Prejean's Funeral Home was typical in Acadiana. Built in the sixties, it was a low brick building with a profusion of flower beds outside and a strange mix of sterility, tranquillity, and grief within. The floors were carpeted in flat, industrial-grade, dirt brown nylon, made to last and to deaden the sounds of dress shoes pounding across it. The ceilings were low-hung acoustical panels that had absorbed countless cries and murmured condolences.
Prejean's had two parlors for times that were regrettably busy, and a large kitchen that, if people had known how closely it resembled the embalming room, may well have gone unused. But, as with every social situation in South Louisiana, food was served for comfort and for affirmation of life. Women friends of T-Grace's, neighbors, fellow parishioners from Our Lady of the Seven Sorrows Catholic church would be in the kitchen brewing strong coffee and making sandwiches. Laurel knew Mama Pearl had brought a coconut cake.
Those who had come to pay respects to the Delahoussayes gathered in the Serenity room. The casket was positioned at the front of the room beneath a polished oak cross. Closed, the lid was piled high with white mums and gardenias, as if to discourage anyone from trying to lift it. Candles flickered at either end in tall brass candelabras.
People stood in knots of three and four at the back of the room, distancing themselves from death as much as they could while still supporting the family with their presence. Up front, more serious mourners sat in rows of chrome-and-plastic chairs that interlocked like Lego toys. Enola Meyette led the chanting of the rosary, a low murmur of French that underscored whispered conversations and muffled sobs.
T-Grace sat front and center in an ill-fitting black dress, her face swollen, her red hair standing out from her head as if she had been given an electric shock, her eyes huge and bloodshot. She was supported on one side by a burly son. To her right, Ovide sat in a catatonic state, his mouth slack, shoulders drooping beneath the weight of his grief.
Laurel's heart ached for them as she made her way through the throng to pay her respects. She knelt before T-Grace and took hold of a bony hand that had to be at least as cold as that of the daughter lying dead in the casket.
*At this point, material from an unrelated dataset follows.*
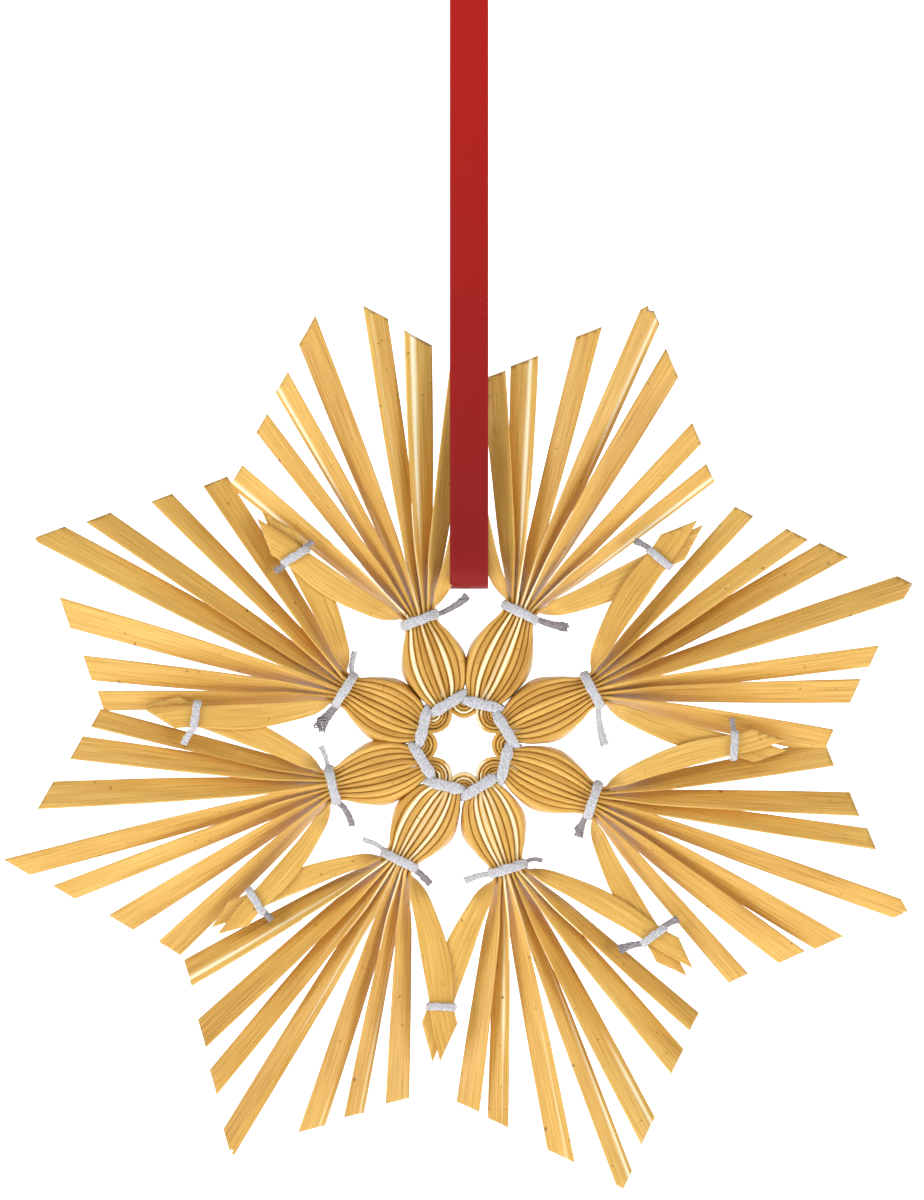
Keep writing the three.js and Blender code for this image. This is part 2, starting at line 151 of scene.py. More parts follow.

"I'm so sorry, T-Grace, Ovide," she whispered, tears rising automatically. She had been schooled from childhood to keep her emotions politely concealed. Even at her father's funeral, Vivian had admonished her and Savannah to cry softly into their handkerchiefs so as not to make spectacles of themselves. But the day had been too long, and she was too tired and keyed-up for anything but a modicum of restraint.
T-Grace looked down on her, valiantly trying to smile, her thin mouth twisting and trembling with the effort. "Merci, Laurel. You're all the time so good to us."
Laurel squeezed the hand in hers and pressed back the emotions crowding her throat. "I wish I could do more," she whispered, feeling impotent.
She turned to Ovide, trying to think of something to say to him, but his eyes were on his daughter's casket, glazed with a kind of numb shock, as if he had only just realized how permanent Annie's absence would be.
As Mrs. Meyette began another decade of the rosary, Laurel rose and moved off toward the back of the room, restless and uncomfortable as she always had been with the rituals of death. She scanned the crowd, looking for Jack, but not finding him. She didn't know if she was more disappointed for T-Grace and Ovide or for herself. Stupid. How many times had he told her she couldn't count on him?